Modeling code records
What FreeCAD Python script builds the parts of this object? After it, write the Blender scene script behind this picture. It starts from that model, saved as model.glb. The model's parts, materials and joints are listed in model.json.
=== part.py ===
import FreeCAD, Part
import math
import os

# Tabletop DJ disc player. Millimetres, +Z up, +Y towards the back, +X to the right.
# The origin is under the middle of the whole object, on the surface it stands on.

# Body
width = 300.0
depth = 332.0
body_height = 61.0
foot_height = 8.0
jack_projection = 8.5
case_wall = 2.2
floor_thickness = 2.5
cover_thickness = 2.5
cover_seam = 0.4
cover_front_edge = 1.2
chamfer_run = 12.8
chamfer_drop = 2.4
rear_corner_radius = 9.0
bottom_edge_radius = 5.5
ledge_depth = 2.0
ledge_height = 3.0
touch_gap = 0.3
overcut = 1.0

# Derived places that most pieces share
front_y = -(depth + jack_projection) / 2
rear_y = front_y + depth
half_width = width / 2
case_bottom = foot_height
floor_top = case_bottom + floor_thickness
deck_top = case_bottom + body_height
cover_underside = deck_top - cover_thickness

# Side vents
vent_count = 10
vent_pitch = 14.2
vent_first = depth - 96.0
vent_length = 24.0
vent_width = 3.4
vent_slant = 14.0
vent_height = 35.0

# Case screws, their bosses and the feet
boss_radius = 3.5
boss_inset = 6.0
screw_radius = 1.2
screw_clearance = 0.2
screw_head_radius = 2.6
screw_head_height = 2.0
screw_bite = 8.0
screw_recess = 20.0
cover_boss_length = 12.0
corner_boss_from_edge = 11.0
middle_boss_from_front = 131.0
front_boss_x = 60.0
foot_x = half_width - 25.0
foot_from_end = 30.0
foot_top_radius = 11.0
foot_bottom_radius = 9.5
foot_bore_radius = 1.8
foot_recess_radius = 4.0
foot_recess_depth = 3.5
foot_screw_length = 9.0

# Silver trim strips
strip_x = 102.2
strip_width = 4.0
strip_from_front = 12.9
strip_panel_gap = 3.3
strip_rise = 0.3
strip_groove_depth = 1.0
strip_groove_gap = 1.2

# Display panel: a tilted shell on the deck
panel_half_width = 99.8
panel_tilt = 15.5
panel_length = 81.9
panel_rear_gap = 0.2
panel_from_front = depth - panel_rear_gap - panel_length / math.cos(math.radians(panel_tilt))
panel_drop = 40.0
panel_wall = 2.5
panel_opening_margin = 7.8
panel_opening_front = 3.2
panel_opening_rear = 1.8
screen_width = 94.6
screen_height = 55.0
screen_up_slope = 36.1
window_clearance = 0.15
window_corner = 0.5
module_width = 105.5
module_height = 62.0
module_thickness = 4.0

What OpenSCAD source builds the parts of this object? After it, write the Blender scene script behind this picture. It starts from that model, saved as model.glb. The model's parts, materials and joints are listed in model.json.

> **SET PROBLEM**
Nothing should be left out: return all of the records exactly.

> **ANSWER BELOW**
What FreeCAD Python script builds the parts of this object? After it, write the Blender scene script behind this picture. It starts from that model, saved as model.glb. The model's parts, materials and joints are listed in model.json.
=== part.py ===
import FreeCAD, Part
import math
import os

# Tabletop DJ disc player. Millimetres, +Z up, +Y towards the back, +X to the right.
# The origin is under the middle of the whole object, on the surface it stands on.

# Body
width = 300.0
depth = 332.0
body_height = 61.0
foot_height = 8.0
jack_projection = 8.5
case_wall = 2.2
floor_thickness = 2.5
cover_thickness = 2.5
cover_seam = 0.4
cover_front_edge = 1.2
chamfer_run = 12.8
chamfer_drop = 2.4
rear_corner_radius = 9.0
bottom_edge_radius = 5.5
ledge_depth = 2.0
ledge_height = 3.0
touch_gap = 0.3
overcut = 1.0

# Derived places that most pieces share
front_y = -(depth + jack_projection) / 2
rear_y = front_y + depth
half_width = width / 2
case_bottom = foot_height
floor_top = case_bottom + floor_thickness
deck_top = case_bottom + body_height
cover_underside = deck_top - cover_thickness

# Side vents
vent_count = 10
vent_pitch = 14.2
vent_first = depth - 96.0
vent_length = 24.0
vent_width = 3.4
vent_slant = 14.0
vent_height = 35.0

# Case screws, their bosses and the feet
boss_radius = 3.5
boss_inset = 6.0
screw_radius = 1.2
screw_clearance = 0.2
screw_head_radius = 2.6
screw_head_height = 2.0
screw_bite = 8.0
screw_recess = 20.0
cover_boss_length = 12.0
corner_boss_from_edge = 11.0
middle_boss_from_front = 131.0
front_boss_x = 60.0
foot_x = half_width - 25.0
foot_from_end = 30.0
foot_top_radius = 11.0
foot_bottom_radius = 9.5
foot_bore_radius = 1.8
foot_recess_radius = 4.0
foot_recess_depth = 3.5
foot_screw_length = 9.0

# Silver trim strips
strip_x = 102.2
strip_width = 4.0
strip_from_front = 12.9
strip_panel_gap = 3.3
strip_rise = 0.3
strip_groove_depth = 1.0
strip_groove_gap = 1.2

# Display panel: a tilted shell on the deck
panel_half_width = 99.8
panel_tilt = 15.5
panel_length = 81.9
panel_rear_gap = 0.2
panel_from_front = depth - panel_rear_gap - panel_length / math.cos(math.radians(panel_tilt))
panel_drop = 40.0
panel_wall = 2.5
panel_opening_margin = 7.8
panel_opening_front = 3.2
panel_opening_rear = 1.8
screen_width = 94.6
screen_height = 55.0
screen_up_slope = 36.1
window_clearance = 0.15
window_corner = 0.5
module_width = 105.5
module_height = 62.0
module_thickness = 4.0

What OpenSCAD source builds the parts of this object? After it, write the Blender scene script behind this picture. It starts from that model, saved as model.glb. The model's parts, materials and joints are listed in model.json.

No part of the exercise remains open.